Directive: Reproduce all of the data exactly, with no line skipped.

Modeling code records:
+ + + + +

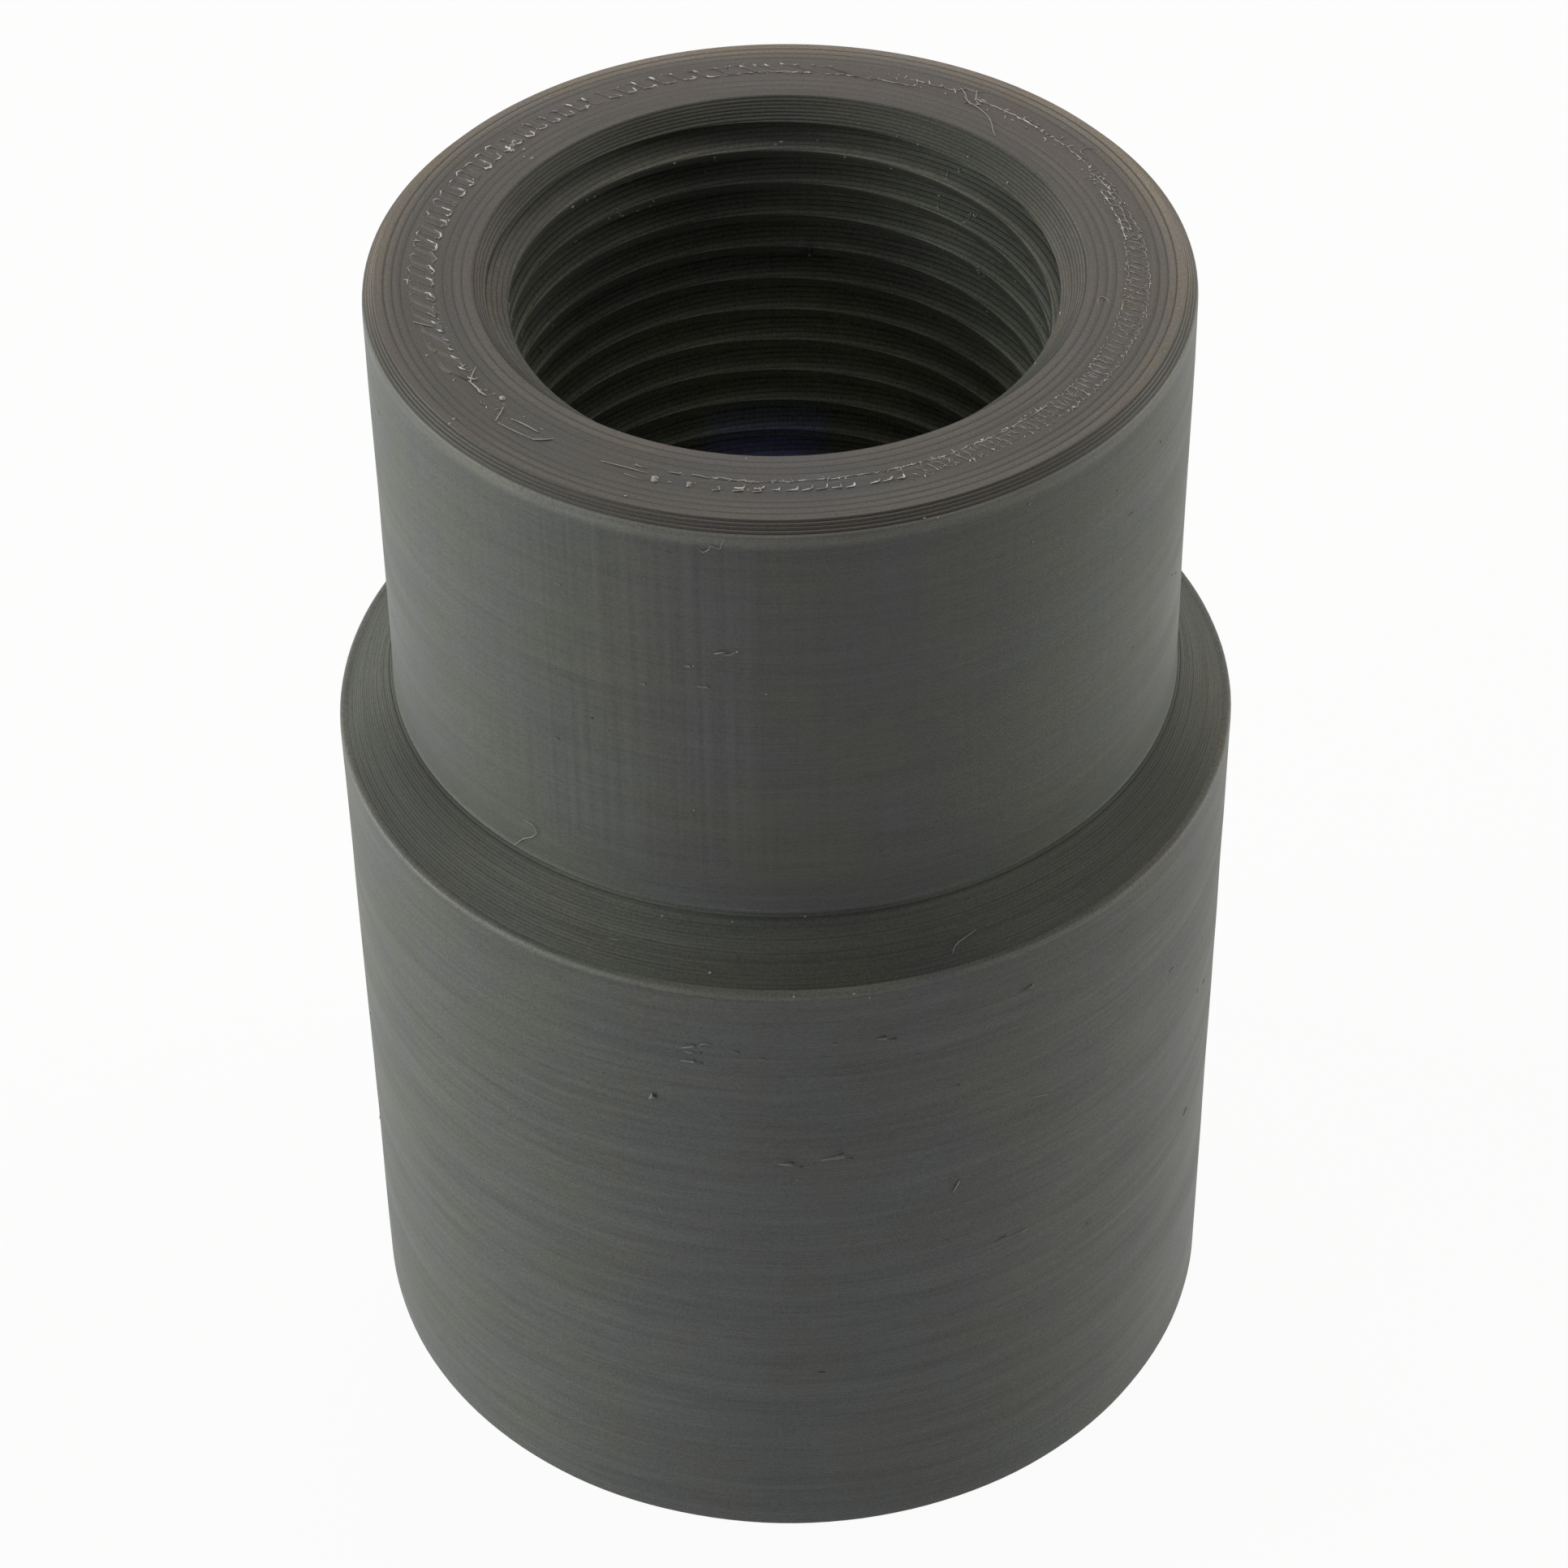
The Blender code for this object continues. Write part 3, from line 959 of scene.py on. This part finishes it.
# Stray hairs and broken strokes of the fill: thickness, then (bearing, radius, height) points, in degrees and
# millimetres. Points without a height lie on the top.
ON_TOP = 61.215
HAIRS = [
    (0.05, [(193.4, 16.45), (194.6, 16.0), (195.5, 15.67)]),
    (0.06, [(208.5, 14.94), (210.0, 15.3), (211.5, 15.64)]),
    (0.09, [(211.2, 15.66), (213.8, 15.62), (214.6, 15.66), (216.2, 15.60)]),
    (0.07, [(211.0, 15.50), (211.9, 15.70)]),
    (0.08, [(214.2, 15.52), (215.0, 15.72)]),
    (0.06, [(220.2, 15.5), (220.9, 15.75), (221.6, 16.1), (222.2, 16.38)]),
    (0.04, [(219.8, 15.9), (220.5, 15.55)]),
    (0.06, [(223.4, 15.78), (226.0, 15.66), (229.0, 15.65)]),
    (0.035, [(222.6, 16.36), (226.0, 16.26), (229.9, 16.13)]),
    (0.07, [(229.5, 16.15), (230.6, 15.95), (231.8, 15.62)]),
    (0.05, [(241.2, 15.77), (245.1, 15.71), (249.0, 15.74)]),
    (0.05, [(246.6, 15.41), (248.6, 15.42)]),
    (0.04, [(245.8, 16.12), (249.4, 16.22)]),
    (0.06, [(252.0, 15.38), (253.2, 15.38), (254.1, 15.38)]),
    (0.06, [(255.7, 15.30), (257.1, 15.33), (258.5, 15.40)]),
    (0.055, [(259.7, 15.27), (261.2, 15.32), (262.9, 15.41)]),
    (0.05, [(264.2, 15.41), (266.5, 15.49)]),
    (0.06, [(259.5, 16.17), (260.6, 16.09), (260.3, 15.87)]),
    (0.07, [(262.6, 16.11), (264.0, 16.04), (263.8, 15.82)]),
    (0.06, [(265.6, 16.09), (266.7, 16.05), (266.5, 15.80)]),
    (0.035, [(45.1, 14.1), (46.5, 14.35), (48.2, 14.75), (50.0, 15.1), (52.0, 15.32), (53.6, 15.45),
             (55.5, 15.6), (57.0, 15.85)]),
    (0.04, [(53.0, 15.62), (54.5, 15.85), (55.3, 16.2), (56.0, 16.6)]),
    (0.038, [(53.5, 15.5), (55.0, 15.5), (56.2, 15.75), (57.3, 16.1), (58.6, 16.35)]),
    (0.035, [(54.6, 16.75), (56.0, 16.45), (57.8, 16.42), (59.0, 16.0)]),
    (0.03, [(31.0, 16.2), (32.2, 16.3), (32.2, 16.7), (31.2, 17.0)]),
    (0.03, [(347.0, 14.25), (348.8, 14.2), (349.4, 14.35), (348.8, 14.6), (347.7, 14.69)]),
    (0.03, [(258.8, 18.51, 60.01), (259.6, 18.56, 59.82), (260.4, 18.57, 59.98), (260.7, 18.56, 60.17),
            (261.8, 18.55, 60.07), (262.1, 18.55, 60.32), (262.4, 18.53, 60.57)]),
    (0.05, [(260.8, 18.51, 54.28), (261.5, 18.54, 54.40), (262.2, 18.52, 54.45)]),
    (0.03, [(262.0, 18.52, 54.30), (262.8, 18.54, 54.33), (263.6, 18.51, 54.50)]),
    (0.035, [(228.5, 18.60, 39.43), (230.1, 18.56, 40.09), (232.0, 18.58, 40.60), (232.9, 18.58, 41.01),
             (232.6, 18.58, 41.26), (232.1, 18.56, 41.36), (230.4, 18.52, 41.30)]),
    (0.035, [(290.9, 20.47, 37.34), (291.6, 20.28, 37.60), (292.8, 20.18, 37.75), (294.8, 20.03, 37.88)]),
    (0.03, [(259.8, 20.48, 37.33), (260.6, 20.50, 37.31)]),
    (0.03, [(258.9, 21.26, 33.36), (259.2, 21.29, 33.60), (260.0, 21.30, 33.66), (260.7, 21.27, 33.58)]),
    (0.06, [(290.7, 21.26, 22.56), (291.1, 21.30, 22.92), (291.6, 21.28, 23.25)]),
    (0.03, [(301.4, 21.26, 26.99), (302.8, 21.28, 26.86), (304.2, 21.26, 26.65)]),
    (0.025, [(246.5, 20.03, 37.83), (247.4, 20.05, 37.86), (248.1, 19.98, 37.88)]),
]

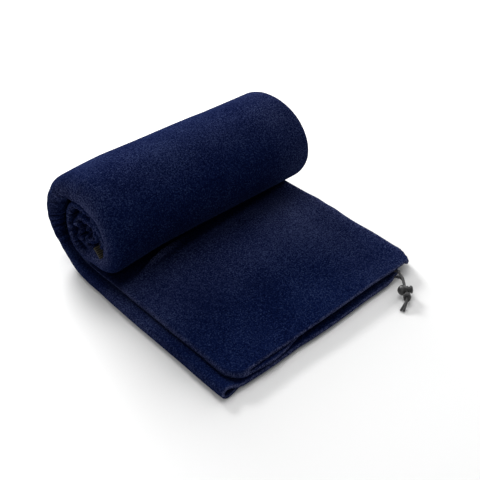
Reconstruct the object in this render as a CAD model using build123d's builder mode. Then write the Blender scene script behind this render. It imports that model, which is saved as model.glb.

+ + + + +

Full output:
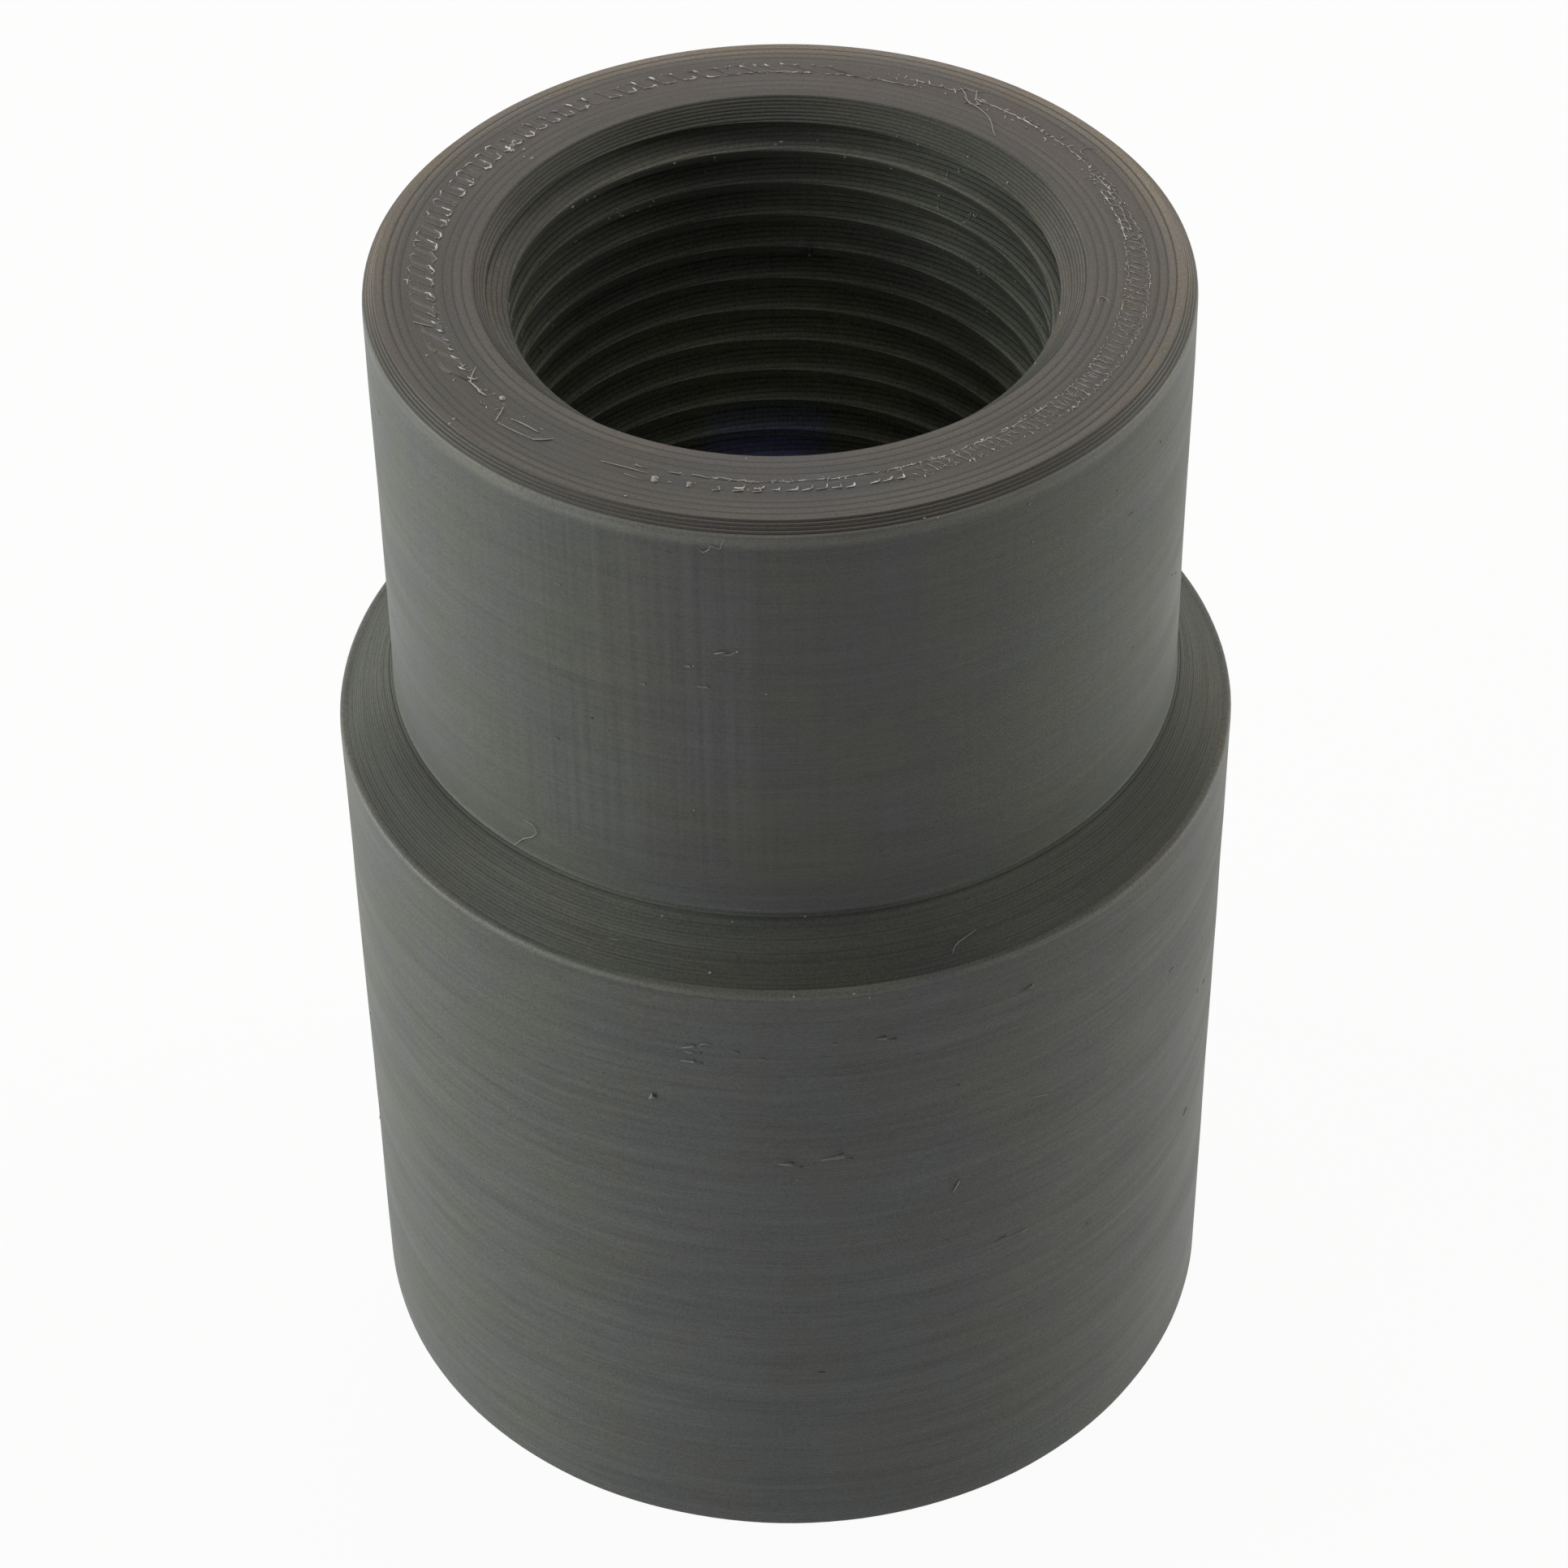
The Blender code for this object continues. Write part 3, from line 959 of scene.py on. This part finishes it.
# Stray hairs and broken strokes of the fill: thickness, then (bearing, radius, height) points, in degrees and
# millimetres. Points without a height lie on the top.
ON_TOP = 61.215
HAIRS = [
    (0.05, [(193.4, 16.45), (194.6, 16.0), (195.5, 15.67)]),
    (0.06, [(208.5, 14.94), (210.0, 15.3), (211.5, 15.64)]),
    (0.09, [(211.2, 15.66), (213.8, 15.62), (214.6, 15.66), (216.2, 15.60)]),
    (0.07, [(211.0, 15.50), (211.9, 15.70)]),
    (0.08, [(214.2, 15.52), (215.0, 15.72)]),
    (0.06, [(220.2, 15.5), (220.9, 15.75), (221.6, 16.1), (222.2, 16.38)]),
    (0.04, [(219.8, 15.9), (220.5, 15.55)]),
    (0.06, [(223.4, 15.78), (226.0, 15.66), (229.0, 15.65)]),
    (0.035, [(222.6, 16.36), (226.0, 16.26), (229.9, 16.13)]),
    (0.07, [(229.5, 16.15), (230.6, 15.95), (231.8, 15.62)]),
    (0.05, [(241.2, 15.77), (245.1, 15.71), (249.0, 15.74)]),
    (0.05, [(246.6, 15.41), (248.6, 15.42)]),
    (0.04, [(245.8, 16.12), (249.4, 16.22)]),
    (0.06, [(252.0, 15.38), (253.2, 15.38), (254.1, 15.38)]),
    (0.06, [(255.7, 15.30), (257.1, 15.33), (258.5, 15.40)]),
    (0.055, [(259.7, 15.27), (261.2, 15.32), (262.9, 15.41)]),
    (0.05, [(264.2, 15.41), (266.5, 15.49)]),
    (0.06, [(259.5, 16.17), (260.6, 16.09), (260.3, 15.87)]),
    (0.07, [(262.6, 16.11), (264.0, 16.04), (263.8, 15.82)]),
    (0.06, [(265.6, 16.09), (266.7, 16.05), (266.5, 15.80)]),
    (0.035, [(45.1, 14.1), (46.5, 14.35), (48.2, 14.75), (50.0, 15.1), (52.0, 15.32), (53.6, 15.45),
             (55.5, 15.6), (57.0, 15.85)]),
    (0.04, [(53.0, 15.62), (54.5, 15.85), (55.3, 16.2), (56.0, 16.6)]),
    (0.038, [(53.5, 15.5), (55.0, 15.5), (56.2, 15.75), (57.3, 16.1), (58.6, 16.35)]),
    (0.035, [(54.6, 16.75), (56.0, 16.45), (57.8, 16.42), (59.0, 16.0)]),
    (0.03, [(31.0, 16.2), (32.2, 16.3), (32.2, 16.7), (31.2, 17.0)]),
    (0.03, [(347.0, 14.25), (348.8, 14.2), (349.4, 14.35), (348.8, 14.6), (347.7, 14.69)]),
    (0.03, [(258.8, 18.51, 60.01), (259.6, 18.56, 59.82), (260.4, 18.57, 59.98), (260.7, 18.56, 60.17),
            (261.8, 18.55, 60.07), (262.1, 18.55, 60.32), (262.4, 18.53, 60.57)]),
    (0.05, [(260.8, 18.51, 54.28), (261.5, 18.54, 54.40), (262.2, 18.52, 54.45)]),
    (0.03, [(262.0, 18.52, 54.30), (262.8, 18.54, 54.33), (263.6, 18.51, 54.50)]),
    (0.035, [(228.5, 18.60, 39.43), (230.1, 18.56, 40.09), (232.0, 18.58, 40.60), (232.9, 18.58, 41.01),
             (232.6, 18.58, 41.26), (232.1, 18.56, 41.36), (230.4, 18.52, 41.30)]),
    (0.035, [(290.9, 20.47, 37.34), (291.6, 20.28, 37.60), (292.8, 20.18, 37.75), (294.8, 20.03, 37.88)]),
    (0.03, [(259.8, 20.48, 37.33), (260.6, 20.50, 37.31)]),
    (0.03, [(258.9, 21.26, 33.36), (259.2, 21.29, 33.60), (260.0, 21.30, 33.66), (260.7, 21.27, 33.58)]),
    (0.06, [(290.7, 21.26, 22.56), (291.1, 21.30, 22.92), (291.6, 21.28, 23.25)]),
    (0.03, [(301.4, 21.26, 26.99), (302.8, 21.28, 26.86), (304.2, 21.26, 26.65)]),
    (0.025, [(246.5, 20.03, 37.83), (247.4, 20.05, 37.86), (248.1, 19.98, 37.88)]),
]

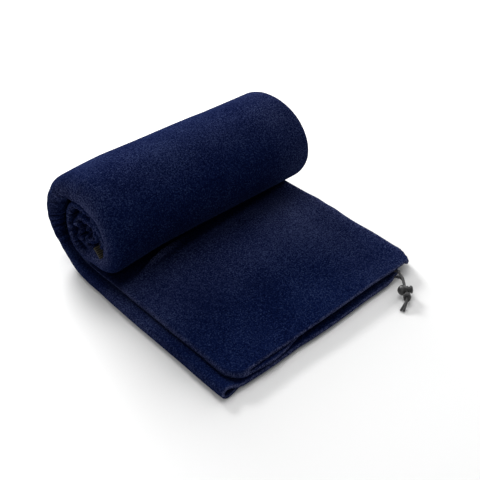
Reconstruct the object in this render as a CAD model using build123d's builder mode. Then write the Blender scene script behind this render. It imports that model, which is saved as model.glb.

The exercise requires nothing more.